The Real Meaning Behind Celeste’s Hear My Voice

British soul singer Celeste is having a helluva year so far. As the BBC reports, early this month, she simultaneously received a number one album, a Golden Globe nomination and a Super Bowl commercial. Her debut record, Not My Muse, stormed the charts, beating the likes of Fredo and Arlo Parks to nab the top spot. The Golden Globes, meanwhile, gave Celeste a nod for “Hear My Voice,” a cut from the album that features in Aaron Sorkin’s Netflix movie, The Trial of the Chicago 7. 

“This has done the world of good for me. It means a lot for this music to get heard in this way,” the singer gushed in an interview with the BBC. After winning the BBC Sound of 2020 award and the Brits’ Rising Star award last year, she has seen her profile skyrocket, which naturally led to the Brighton-based singer covering “Twinkle, Twinkle, Little Star” in an ad for civilian space mission Inspiration4. Celeste spent 2020 refining her sound before unleashing Not My Muse on the world. Now, her single “Hear My Voice” is making major waves. 

Hear My Voice encourages everybody listening to speak up

“Hear My Voice” is an incredibly hopeful song. The lyrics, as per Genius, find the British singer resolutely refusing to stay silent. “You may think I won’t be heard, still I raise this hand, spread this word,” she sings emphatically. Celeste later adds, “These words of fire, of hope and desire and now I’ll let them free.” The soaring chorus, meanwhile, intones, “Hear my voice, hear my dreams,” and “Let us make a world in which we believe.” Celeste worked on the empowering track, one of three she contributed to the soundtrack, with composer Daniel Pemberton, who scored The Trial of the Chicago 7, overall. According to Variety, they were looking to “create a song that would be as meaningful, relevant and powerful as Aaron Sorkin’s film.”
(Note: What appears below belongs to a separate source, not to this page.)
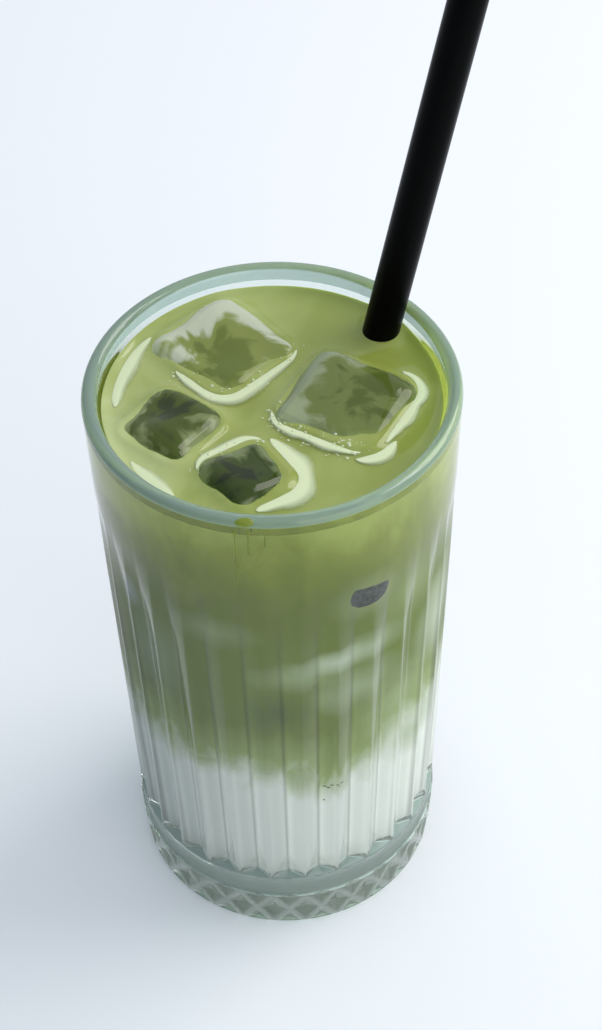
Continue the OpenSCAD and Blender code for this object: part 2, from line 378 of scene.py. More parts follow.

Evidently, it’s a call to arms for everybody listening and, indeed, watching Sorkin’s timely film, which follows the titular trial of the Vietnam war protestors charged with conspiracy and inciting a riot during the 1968 DNC following what was supposed to be a peaceful protest (via The Verge). Pemberton noted the importance of ending the movie on a positive note, with a song “that could leave us with a sense of hope and possibility, of light beyond the darkness.” Therefore, “Hear My Voice” intends to reaffirm everybody has a voice that deserves to be heard, regardless of race, class or gender.